«Nie hätte ich gedacht, dass ich mal eine Therapie brauche»

Lea, 15, wollte ihre Probleme mit sich selbst ausmachen. Als ihre Selbstverletzungen immer schlimmer wurden, suchte sie Hilfe bei der Schulpsychologin. Hier erzählt sie ihre Geschichte.
Zunächst rollten die Stimmungsschwankungen schleichend an. Ich dachte: Das geht vorbei. So war es zuerst auch. Dann kam das nächste Loch. Die Abwärtsspirale drehte sich immer schneller. Dieser Zustand war mir fremd. Ich war verwirrt, zusehends verzweifelt und verlor die Freude an dem, was mir lieb war.
Ich bin ein Mensch, der auftankt, indem er Zeit mit anderen verbringt. Jetzt mochte ich nicht mal mehr meine Freunde sehen. Ich war traurig, müde, schleppte mich zur Schule. Wie lange würde ich das noch schaffen? Da war das Gefühl, nichts mehr im Griff zu haben. Ich fing an, mich selbst zu verletzen. Diese Handlung war, so schien es mir, das Einzige, was ich noch kontrollieren konnte.
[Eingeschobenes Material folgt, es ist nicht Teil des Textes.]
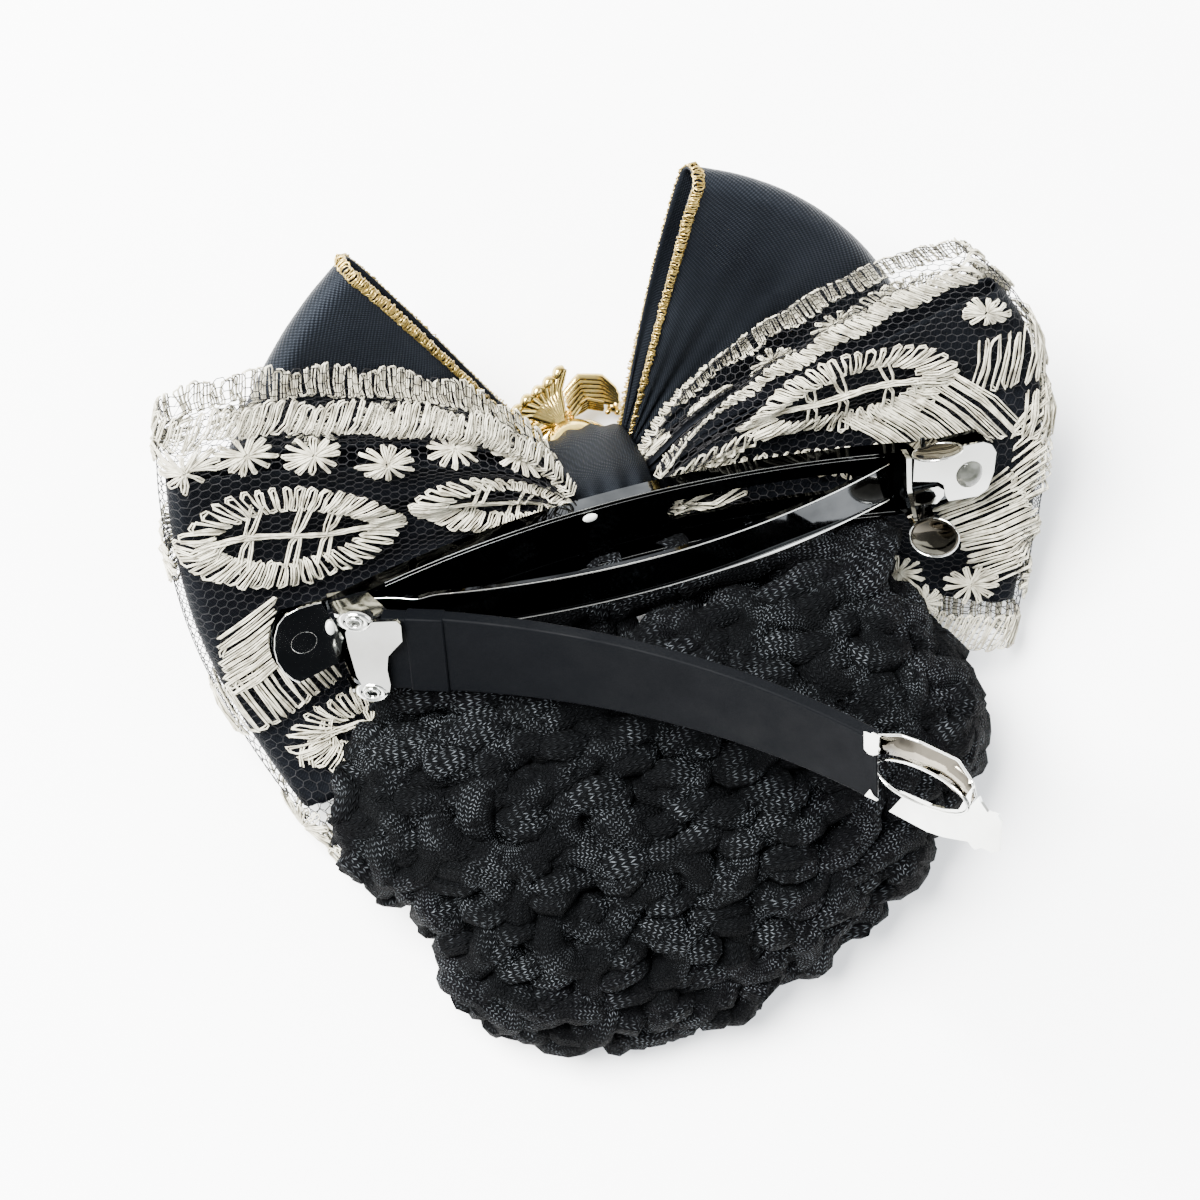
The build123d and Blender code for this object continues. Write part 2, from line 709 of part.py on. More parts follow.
on_clasp = {
    "base_plate": base_plate,
    "tension_bar": tension_bar,
    "catch": catch,
    "hinge_rivet_upper": hinge_rivet_upper,
    "hinge_rivet_lower": hinge_rivet_lower,
    "arm_bar": arm_bar,
    "arm_sleeve": arm_sleeve,
    "knot_band": knot_band,
    "ornament": ornament,
    "satin_loop_left": satin_loop_left,
    "satin_loop_right": satin_loop_right,
    "lining_loop_left": lining_loop_left,
    "lining_loop_right": lining_loop_right,
    "lace_loop_left": lace_loop_left,
    "lace_loop_right": lace_loop_right,
}
for piece in on_clasp.values():
    piece.part.move(Location((0, 0, clasp_height), (lean_angle, 0, 0)))

pieces = {**on_clasp, "snood_bag": snood_bag}
boxes = [piece.part.bounding_box() for piece in pieces.values()]
middle_x = (min(box.min.X for box in boxes) + max(box.max.X for box in boxes)) / 2
middle_y = (min(box.min.Y for box in boxes) + max(box.max.Y for box in boxes)) / 2
lowest = min(box.min.Z for box in boxes)
print("clasp's middle stands at", round(-middle_x, 3), round(-middle_y, 3),
      round(clasp_height - lowest, 3))

for name, piece in pieces.items():
    piece.part.move(Location((-middle_x, -middle_y, -lowest)))
    piece.part.label = name
    export_step(piece.part, f"parts/{name}.step")
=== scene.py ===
"""Looks of the snood hair clip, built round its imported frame.

Lengths are in millimetres until they reach the row frame, which is in metres. The clasp's frame has X
along the clasp from its hinge to its catch, Y to the top of the bow and N from the bow to the head.
"""
import json
from collections import namedtuple
from math import cos, pi, radians, sin

import bmesh
import bpy
import numpy as np
from mathutils import Matrix, Vector


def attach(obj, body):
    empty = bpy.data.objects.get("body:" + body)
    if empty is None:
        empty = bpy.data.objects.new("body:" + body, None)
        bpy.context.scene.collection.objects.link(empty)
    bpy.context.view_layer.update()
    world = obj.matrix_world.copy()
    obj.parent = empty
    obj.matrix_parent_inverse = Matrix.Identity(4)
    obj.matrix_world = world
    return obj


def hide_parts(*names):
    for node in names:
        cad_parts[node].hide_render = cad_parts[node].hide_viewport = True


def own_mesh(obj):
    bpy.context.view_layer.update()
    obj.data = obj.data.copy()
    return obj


MM = 0.001

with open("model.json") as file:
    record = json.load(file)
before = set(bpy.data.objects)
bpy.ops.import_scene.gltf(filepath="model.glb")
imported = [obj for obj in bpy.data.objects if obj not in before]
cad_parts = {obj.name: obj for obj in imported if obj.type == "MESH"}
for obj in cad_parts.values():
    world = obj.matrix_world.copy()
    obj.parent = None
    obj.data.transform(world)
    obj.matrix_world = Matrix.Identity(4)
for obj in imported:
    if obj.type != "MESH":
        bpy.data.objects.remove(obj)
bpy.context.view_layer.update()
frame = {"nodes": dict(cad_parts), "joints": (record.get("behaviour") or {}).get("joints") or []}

# The clasp's frame, from the hinge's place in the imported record

LEAN = radians(40)
ALONG = Vector((1, 0, 0))
UPWARD = Vector((0, cos(LEAN), sin(LEAN)))
HEADWARD = Vector((0, -sin(LEAN), cos(LEAN)))
HINGE_REACH, HINGE_HEIGHT, CLASP_HEIGHT = 31.0, 8.8, 17.0
HINGE = Vector(frame["joints"][0]["pos_m"])
MIDDLE = HINGE + HINGE_REACH * MM * ALONG - HINGE_HEIGHT * MM * HEADWARD
REST = MIDDLE - Vector((0, 0, CLASP_HEIGHT * MM))
CLASP = (Matrix.Translation(MIDDLE) @ Matrix((ALONG, UPWARD, HEADWARD)).transposed().to_4x4()
         @ Matrix.Scale(MM, 4))
ARM_OPEN = radians(26.5)
BASE_RISE, BEND_REACH = 5.2, 33.0
BASE_RADIUS = (BEND_REACH ** 2 + BASE_RISE ** 2) / (2 * BASE_RISE)


def clasp_points(points):
    """Points of the clasp's frame, in the row frame."""
    axes = np.array([ALONG, UPWARD, HEADWARD])
    return np.array(MIDDLE) + MM * (np.asarray(points) @ axes)


def base_level(reach):
    """Height of the channel's floor at a distance from its middle."""
    return BASE_RADIUS - np.sqrt(BASE_RADIUS ** 2 - reach ** 2)


# Materials. Lengths of weave and knit are in millimetres

TWILL_ALONG, TWILL_ACROSS, TWILL_ROW = 0.42, 0.84, 0.36
KNIT_COLUMN, KNIT_ROW, KNIT_SLANT = 0.76, 0.45, 1.5


def new_material(name, colour, roughness, metallic=0.0, **sockets):
    """A material with its principled shader's own sockets set."""
    made = bpy.data.materials.new(name)
    made.use_nodes = True
    shader = made.node_tree.nodes["Principled BSDF"]
    shader.inputs["Base Color"].default_value = (*colour, 1)
    shader.inputs["Roughness"].default_value = roughness
    shader.inputs["Metallic"].default_value = metallic
    for socket, value in sockets.items():
        shader.inputs[socket.replace("_", " ")].default_value = value
    return made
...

Ich ging zur Schulpsychologin, wollte nur noch eines: das Ganze irgendwo abladen. Ich erzählte ihr alles. Nach dem Termin war klar: Ich brauchte Hilfe, und dafür brauchte es meine Eltern. Es folgte ein Gespräch in ihrem Beisein. Erzählen, was ich ihnen über Monate verschwiegen hatte, war der Horror.
Meine Mutter hatte damals, als alles anfing, mein Tief bemerkt, sich aber nicht weiter Sorgen gemacht, weil ich lernte, meine Gefühle zu verstecken, normal zur Schule ging. Ich weiss, dass ich mit ihr über alles reden kann. Bloss, ich war immer schon jemand, der Sorgen lieber mit sich selbst ausmacht und anderen ungern schlechte Gefühle bereitet.
Ich lernte Strategien, die mir helfen, mich selbst besser zu verstehen.
Lea (Name geändert), 15
Nie im Leben hätte ich gedacht, dass ich mal eine Therapie brauche. Den Platz hatte ich schnell. Mittelschwere Depression mit Selbstverletzung, lautete die Diagnose. Seither ist bald ein Jahr verstrichen und viel Schwere von mir abgefallen. Die Therapie hat mir sehr geholfen. Es tut gut, dort einmal die Woche deponieren zu können, was mich beschäftigt.
Ich lernte Strategien, die mir helfen, mich selbst besser zu verstehen. In einem Protokoll erfasse ich, wie es mir geht und was mir in welcher Situation geholfen hat. So kann ich Erlebtes einordnen und fühle mich weniger hilflos, wenn es schwierig wird. Ich habe gelernt, Gefühle in Worte zu fassen, weiss heute, wie ich darüber reden kann, wenn es mir zu viel wird. Es hilft, mir dann etwas Gutes zu tun: ein Bad einlassen, einen Tee trinken, spazieren gehen.
Was der Auslöser für meine Krise war? Ich weiss es nicht genau. Jedenfalls nicht die Pandemie. Den Lockdown habe ich in bester Erinnerung: Mit meinen Geschwistern und den Kindern im Quartier war ständig was los. Eine Rolle spielte sicher, dass sich eine Freundin von mir abwendete und ich nicht wusste, warum.
Und die Schule: Damals war das Thema Berufswahl allgegenwärtig. Im Gegensatz zu den anderen hatte ich keine Ahnung, was ich werden will, war ohne Plan. Das stresste mich extrem. Da ist viel Druck von mir gewichen, seitdem ich weiss, dass ich bald aufs Gymnasium gehe und mich vorerst nicht um einen Beruf kümmern muss.